面白かったといわれることが単純に嬉しかったし、もっといいものを書こうというモチベーションに繋がった。
これがもし、H先生の戦略だとしたら恐るべしといったところだろうが、真相は不明だ。
依怙贔屓(えこひいき)の真裏にある記憶
そんな記憶の一方で、同じくらいの時期だったと思うが、M先生という音楽の先生に作られたトラウマもある。
これも大人になってから知ったことなのだが、私の母親も音楽が専門の先生だったこともあり、同学区にいたM先生とは反りが合わなかったようだ。
そんなことは知らない状況で、アルトリコーダーの初めての授業のときだった。
普段は別の音楽の先生が担当だったが、その日はM先生が急遽担当することになった。
M先生は授業が始まると、私に向かってアルトリコーダーを吹くように指示した。
リコーダーと原理は同じだが、アルトリコーダーになるとサイズも異なるし、生まれて初めて触った楽器だ。

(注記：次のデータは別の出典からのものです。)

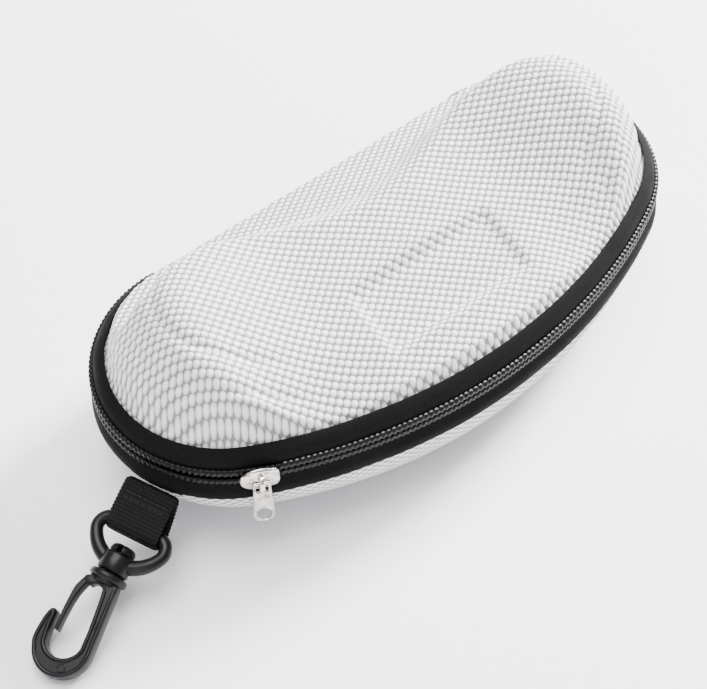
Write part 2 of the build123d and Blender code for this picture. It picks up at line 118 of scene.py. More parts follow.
def cubic(t, a, b, slope_a, slope_b):
    """From a at t 0 to b at t 1, with a slope at each end."""
    ends = (2 * t**3 - 3 * t**2 + 1) * a + (3 * t**2 - 2 * t**3) * b
    return ends + (t**3 - 2 * t**2 + t) * slope_a + (t**3 - t**2) * slope_b


def hermite(x, xs, ys):
    """Height over x of a smooth line through (xs, ys) that doesn't overshoot."""
    xs, ys = np.asarray(xs, float), np.asarray(ys, float)
    h = np.diff(xs)
    s = np.diff(ys) / h
    m = np.empty_like(ys)
    m[1:-1] = np.where(s[:-1] * s[1:] > 0, 2 * s[:-1] * s[1:] / (s[:-1] + s[1:] + 1e-9), 0)
    m[0], m[-1] = s[0], s[-1]
    i = np.clip(np.searchsorted(xs, x) - 1, 0, len(xs) - 2)
    t = (x - xs[i]) / h[i]
    return cubic(t, ys[i], ys[i + 1], h[i] * m[i], h[i] * m[i + 1])


def inset_of(x, y):
    """Distance inward from the zip outline, seen from above."""
    ax = np.abs(x)
    fan = (ax * FRONT_CENTRE <= END_X * (FRONT_CENTRE - y)) | ((y > 0) & (ax < END_X))
    front = FRONT_RADIUS - np.hypot(ax, FRONT_CENTRE - y)
    end = END_RADIUS - np.hypot(ax - END_X, y)
    return np.minimum(BACK_Y - y, np.where(fan, front, end))


def top_form(x, y):
    """The saddle with its raised, kidney-shaped crest and the shelf behind it."""
    lobe = smooth((np.abs(x) - LOBE_START) / LOBE_RUN)
    crest = hermite(np.abs(x), CREST_X, CREST_Z)
    crest_y = hermite(np.abs(x), CREST_X, CREST_Y)
    ahead = np.maximum(crest_y - y, 0)
    slope, curve = SADDLE_SLOPE - SLOPE_LOST * lobe, SADDLE_CURVE + CURVE_GAINED * lobe
    platform = crest - slope * ahead - curve * ahead**2
    shelf = SHELF_Z - SHELF_SLOPE * (y - SHELF_Y)
    return shelf + (platform - shelf) * (1 - smooth((y - crest_y) / CREST_FALL))


def smaller(a, b, k):
    """The smaller of two, with the change-over rounded."""
    h = np.clip(0.5 + 0.5 * (b - a) / k, 0, 1)
    return b + (a - b) * h - k * h * (1 - h)


def lid_height(x, y, deeper=0.0):
    """Height of the lid's skin, drawn in by deeper."""
    inward = inset_of(x, y)
    z = smaller(top_form(x, y) - deeper, hermite(inward - deeper, WALL_IN, WALL_Z), WALL_BLEND)
    near_end = smooth((np.abs(x) - 40) / 14) * (1 - smooth((y - 6) / 10))
    z = z - near_end * sum(GROOVE * np.exp(-(((inward - at) / half) ** 2)) for at, half in GROOVE_LINES)
    middle = float(top_form(np.array(0.0), np.array(PANEL_Y))) - deeper - PANEL_SINK
    floor = middle + np.tan(radians(PANEL_TILT)) * (y - PANEL_Y)
    inside_x = 1 - smooth((np.abs(x) - PANEL_X) / PANEL_EDGE)
    inside_y = 1 - smooth((np.abs(y - PANEL_Y) - PANEL_HALF) / PANEL_EDGE)
    return z + (np.minimum(floor, z) - z) * (inside_x * inside_y)


def d_curve(side, end, arc, front, back=0):
    """Points of the D drawn in at the sides and ends, from the right back corner round the front."""
    r = max(END_RADIUS - side, SMALLEST_RADIUS)
    cx, cy = HALF_LENGTH - end - r, BACK_Y - side - r
    reach = cy - FRONT_Y - side
    big = (cx**2 + reach**2 - r**2) / (2 * (reach - r))
    centre = FRONT_Y + side + big
    low = atan2(cy - centre, cx)
    a = np.linspace(pi / 2, low, arc, endpoint=False)
    b = np.linspace(low, -pi - low, front, endpoint=False)
    c = np.linspace(-pi - low, -1.5 * pi, arc + 1)
    parts = [
        np.stack([cx + r * np.cos(a), cy + r * np.sin(a)], 1),
        np.stack([big * np.cos(b), centre + big * np.sin(b)], 1),
        np.stack([-cx + r * np.cos(c), cy + r * np.sin(c)], 1),
    ]
    if back:
        t = np.linspace(-cx, cx, back + 1)[1:]
        parts.append(np.stack([t, np.full_like(t, BACK_Y - side)], 1))
    return np.concatenate(parts)


def along_lengths(points):
    """Distance along a line of points."""
    return np.concatenate([[0], np.cumsum(np.linalg.norm(np.diff(points, axis=0), axis=1))])


def normals_of(line, closed=False):
    """Unit normals of a line of a plane, to the left of its direction."""
    tangent = np.roll(line, -1, 0) - np.roll(line, 1, 0) if closed else np.gradient(line, axis=0)
    tangent /= np.linalg.norm(tangent, axis=1)[:, None]
    return np.stack([-tangent[:, 1], tangent[:, 0]], 1)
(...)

当然、上手に吹けるはずもない私に向かって、M先生はこう言い放った。
母親が音楽教師なのにアルトリコーダーも吹けないのかと。
一瞬、なにを言われているのか理解できなかったが、私に対する嫌がらせだということを把握することはできた。
まとめ
私が小学校に経験した、依怙贔屓(えこひいき)とトラウマの記憶を書いていて思ったが、つい先日40歳を迎えたにも関わらず、30年くらい前のことを鮮明に覚えている。
ということは、今の小学生にだって同じような記憶が残る可能性が十分にあるということだ。

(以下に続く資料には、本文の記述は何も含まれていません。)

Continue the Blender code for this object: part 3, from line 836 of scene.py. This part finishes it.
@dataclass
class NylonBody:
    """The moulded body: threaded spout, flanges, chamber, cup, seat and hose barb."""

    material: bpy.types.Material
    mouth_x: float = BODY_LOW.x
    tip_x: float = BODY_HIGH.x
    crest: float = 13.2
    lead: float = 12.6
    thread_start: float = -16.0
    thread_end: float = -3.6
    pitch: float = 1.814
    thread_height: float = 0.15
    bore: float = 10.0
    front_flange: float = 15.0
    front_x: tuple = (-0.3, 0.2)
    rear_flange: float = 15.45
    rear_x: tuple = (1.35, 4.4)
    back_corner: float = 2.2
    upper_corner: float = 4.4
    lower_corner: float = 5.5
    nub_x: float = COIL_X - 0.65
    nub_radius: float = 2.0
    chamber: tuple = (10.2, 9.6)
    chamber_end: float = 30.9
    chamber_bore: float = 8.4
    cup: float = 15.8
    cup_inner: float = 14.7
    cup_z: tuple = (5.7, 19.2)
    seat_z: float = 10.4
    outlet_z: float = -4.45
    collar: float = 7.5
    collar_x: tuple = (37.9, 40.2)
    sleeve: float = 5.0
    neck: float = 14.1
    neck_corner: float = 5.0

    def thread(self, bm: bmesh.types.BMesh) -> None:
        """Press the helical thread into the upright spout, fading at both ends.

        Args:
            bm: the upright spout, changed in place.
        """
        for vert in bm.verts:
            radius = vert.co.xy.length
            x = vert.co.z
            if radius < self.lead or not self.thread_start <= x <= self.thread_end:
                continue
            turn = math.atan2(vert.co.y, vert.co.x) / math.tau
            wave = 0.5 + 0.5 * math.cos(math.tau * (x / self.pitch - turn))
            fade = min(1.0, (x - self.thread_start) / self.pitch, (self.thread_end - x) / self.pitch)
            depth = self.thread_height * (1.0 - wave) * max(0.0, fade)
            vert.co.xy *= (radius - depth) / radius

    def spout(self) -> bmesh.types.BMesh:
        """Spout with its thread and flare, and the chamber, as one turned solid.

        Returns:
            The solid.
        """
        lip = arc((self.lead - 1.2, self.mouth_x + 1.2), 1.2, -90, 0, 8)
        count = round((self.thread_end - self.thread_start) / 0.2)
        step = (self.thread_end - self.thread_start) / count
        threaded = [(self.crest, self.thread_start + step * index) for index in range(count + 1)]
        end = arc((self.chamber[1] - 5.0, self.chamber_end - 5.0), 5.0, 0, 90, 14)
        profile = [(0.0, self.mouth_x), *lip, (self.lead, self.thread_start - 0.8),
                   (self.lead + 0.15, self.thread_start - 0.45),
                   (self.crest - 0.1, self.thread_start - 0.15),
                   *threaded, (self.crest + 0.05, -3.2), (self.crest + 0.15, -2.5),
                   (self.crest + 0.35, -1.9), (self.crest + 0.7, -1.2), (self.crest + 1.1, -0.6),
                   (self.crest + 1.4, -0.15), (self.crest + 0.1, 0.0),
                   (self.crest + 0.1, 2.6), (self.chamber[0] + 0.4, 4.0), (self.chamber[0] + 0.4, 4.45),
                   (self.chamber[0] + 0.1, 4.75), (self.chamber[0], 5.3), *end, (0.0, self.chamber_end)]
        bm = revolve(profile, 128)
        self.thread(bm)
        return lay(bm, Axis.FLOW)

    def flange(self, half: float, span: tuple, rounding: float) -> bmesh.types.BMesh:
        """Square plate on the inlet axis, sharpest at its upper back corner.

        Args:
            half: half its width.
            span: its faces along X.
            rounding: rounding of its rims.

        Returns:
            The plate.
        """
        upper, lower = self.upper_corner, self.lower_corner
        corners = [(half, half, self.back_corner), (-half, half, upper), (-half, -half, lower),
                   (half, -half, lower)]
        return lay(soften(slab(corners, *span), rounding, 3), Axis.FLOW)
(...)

そこで経験したものが、その人の人格形成にも繋がるということもいえる。
というのも、私は先生という職業の人をリスペクトすることができない。
恩師と呼べる人に出会うことなどなかったし、そもそもの入口が信用できないところから入っている。
だから、恩師と呼べる人がいるという人が少々羨ましかったりもする。
もっというと、自分がなにかを教えるときに同じようなことをしていないかを考えるようになった。
まだまだできていないところも多いが、記憶が与える人格形成の影響はかなり強いことこそ、しっかりと記憶しておくべきだと改めて感じた次第である。